“At eight o’clock the steamer, with her bell and whistle, scaring the moose, summoned us on board. She was a well-appointed little boat, commanded by a gentlemanly captain, with patent life-seats and metallic life-boat, and dinner on board, if you wish.”
Henry David Thoreau
September 15, 1853
The Maine Woods
Chesuncook Part 1
Timeline…
- 1835 First steamboat on Moosehead
- 1836 Greenville incorporated
- 1844/45 Mount Kineo ‘tavern’ built
- 1847 First Prohibition Law is passed in Maine
- 1848 First Mount Kineo House built
- 1853 Thoreau visits Moosehead
- 1865 American Civil War ends
- 1868 First Mount Kineo House burned
- 1871 Second Mount Kineo House opened
- 1882 Second Mount Kineo expanded (burned Oct of same year)

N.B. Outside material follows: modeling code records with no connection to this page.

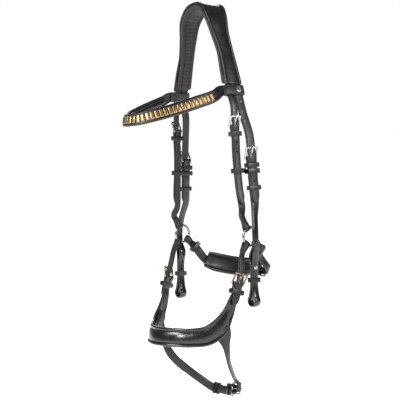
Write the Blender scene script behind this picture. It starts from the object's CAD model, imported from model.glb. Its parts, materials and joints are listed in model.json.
import json
import math

import bpy
import numpy as np
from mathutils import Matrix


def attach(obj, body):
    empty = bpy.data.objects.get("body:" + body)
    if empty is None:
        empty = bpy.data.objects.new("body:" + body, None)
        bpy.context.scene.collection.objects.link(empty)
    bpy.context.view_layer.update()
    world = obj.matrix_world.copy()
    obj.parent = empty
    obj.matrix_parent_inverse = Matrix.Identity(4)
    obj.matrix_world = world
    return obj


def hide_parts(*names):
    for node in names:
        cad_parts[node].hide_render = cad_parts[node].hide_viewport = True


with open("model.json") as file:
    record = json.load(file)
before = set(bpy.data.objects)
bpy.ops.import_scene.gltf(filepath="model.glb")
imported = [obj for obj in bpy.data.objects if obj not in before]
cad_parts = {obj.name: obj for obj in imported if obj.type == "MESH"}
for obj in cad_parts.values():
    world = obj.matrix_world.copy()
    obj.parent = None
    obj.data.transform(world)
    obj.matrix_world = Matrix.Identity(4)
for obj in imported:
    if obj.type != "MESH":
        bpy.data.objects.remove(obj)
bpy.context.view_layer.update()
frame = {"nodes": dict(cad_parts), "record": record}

# ---------- crown ----------
# The crown is a broad shaped strap of waxed leather over a foam pad in a soft lining.
# It is stitched along both edges, and the billets come out between its two layers.

MM = 0.001


def unit(v):
    v = np.array(v, float)
    return v / np.linalg.norm(v)


def axes(point, up, out):
    """Axes of a place on a strap: its point, then u along it, b across it and n out of it."""
    u = unit(up)
    b = unit(np.cross(out, u))
    return np.array(point, float), u, b, np.cross(u, b)


def at(f, du, dn=0.0, db=0.0):
    return f[0] + f[1] * du + f[2] * db + f[3] * dn


def st(point, width, thick, out):
    """A station of a strap, in millimetres: its middle, width, thickness and the way it faces."""
    return np.array([*point, width, thick, *unit(out)], float)


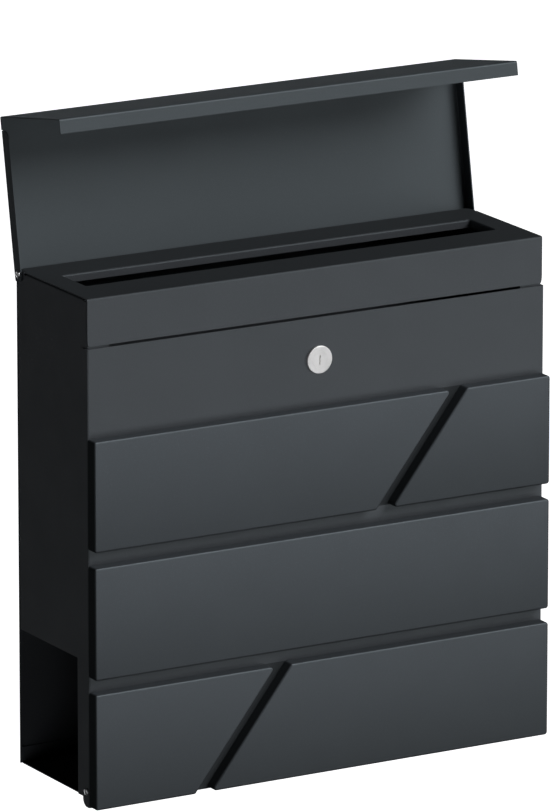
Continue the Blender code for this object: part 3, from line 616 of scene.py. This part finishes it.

- 1884 Third Mount Kineo House opened
- 1884 First railroad reaches G’ville Junction
- 1906 Kineo Short Line Railroad
- 1908 Henry Ford debut of Model T
- 1911 New Mount Kineo House expansion
- 1914 World War I Begins
- 1918 Coburn Steamboat Company operates at loss of $13,000
- 1920 Prohibition begins
- 1929 The Great Depression begins
- 1933 Kineo Branch Railroad eliminated
- 1933 Prohibition ends
- 1938 Mount Kineo House destroyed
- 1939 World War II begins
- 1945 World War II ends
- 1950 Mount Kineo House reopened
- 1970 Mount Kineo House closed
- 1975 Katahdin hauled last log boom
- 1979 Katahdin added to National Register
Moosehead Lake Steamboat History
The start…
Preceding the Civil War, steamboat history began on Moosehead Lake in 1835. Steamboats were the only means of major transportation to the numerous small hunting camps, farms, and villages before the railroad came to the area. It is during this era Henry David Thoreau wrote about his trip up the lake by steamship mid-September 1853. As the area became a destination for fisherman, hunters, and loggers, the Kineo House flourished, and just after 1900 over 25 boats once steamed up the lake carrying passengers, livestock, mail, supplies and equipment. Moosehead was booming and so was the Coburn Steamboat Company, which owned the vast majority of large vessels.
The decline…
The end of Great Depression also marked the end of the golden-era of Moosehead Lake steamships. In the late 1930’s, with the popularity of the automobile and development of roads around Moosehead, the use of steamships for passengers and freight declined. In 1933, the railroad eliminated the Kineo Branch. Later in 1938, the Kineo House was sold and later burned during demolition. By now, the Katahdin, and her sister ship, the Twilight were both used almost exclusively for logging as a towboats to haul booms or rafts of logs as big as 20-30 acres. In February 26, 1941, the Twilight sank while overwintering, leaving the Katahdin as the last of the great steamships. Between the 1940s and 70s, the vast majority of vessels were scuttled or abandoned.
What happened…
There is little documented about the fate of the other steamboats in the fleet. During the steamboat era on Moosehead, over 50 vessels cruised the waters. According to an account by J.S. Powers in the May 2009 issue of Maine Coastal News, Major Benjamin Bigney reported that many of the early boats, including the Moosehead I, the Governor Coburn and the William Parker were “broken up,” scuttled, or sunk. We know the Katahdin I caught fire while underway and was run aground near Sandbar Island. Anecdotal reports indicate many of the steamboats were burned to the waterline and sunk once it was deemed the vessels reached the end of their useful lives, as was the fate of the Kineo.
Today…
In 1975, under the ownership of Scott Paper Company, the “Kate” participated in the nation’s last log drive and was then gifted to the Moosehead Marine Museum and designated a National Historic Landmark. Even after many years of neglect, in the 1980s the Katahdin once again made wake in the lake. Constant restoration and preservation efforts have made it possible for the Katahdin to ply the waters of Moosehead today. Only now she hauls tourists, sight-seers, and private parties up the lake instead of turn-of-the-century moguls, freight, and log booms – taking her place with the Moosehead Marine Museum as a living exhibit.
Underwater…
Divers have been visiting Moosehead Lake since the 1960’s. In 1977 about 30 divers visited the lake as part a weekend hosted by the Auburn Lewiston Maine Marine Explorers. In 1992, a group of divers did an ice dive and began to document the wrecks in the area of Steamboat Point. Later in the 1990’s commercial divers visited the lake to reclaim sunken logs lost over decades of log boom tows down the lake. In 2015 Moosehead Lake Divers formed as a recreational diving group with the goal of discovering new dive spots and wrecks and to help establish dive tourism in the area. Moosehead Lake Divers hopes to document and help preserve the underwater history of Moosehead Lake by documenting and sharing their findings with the general public.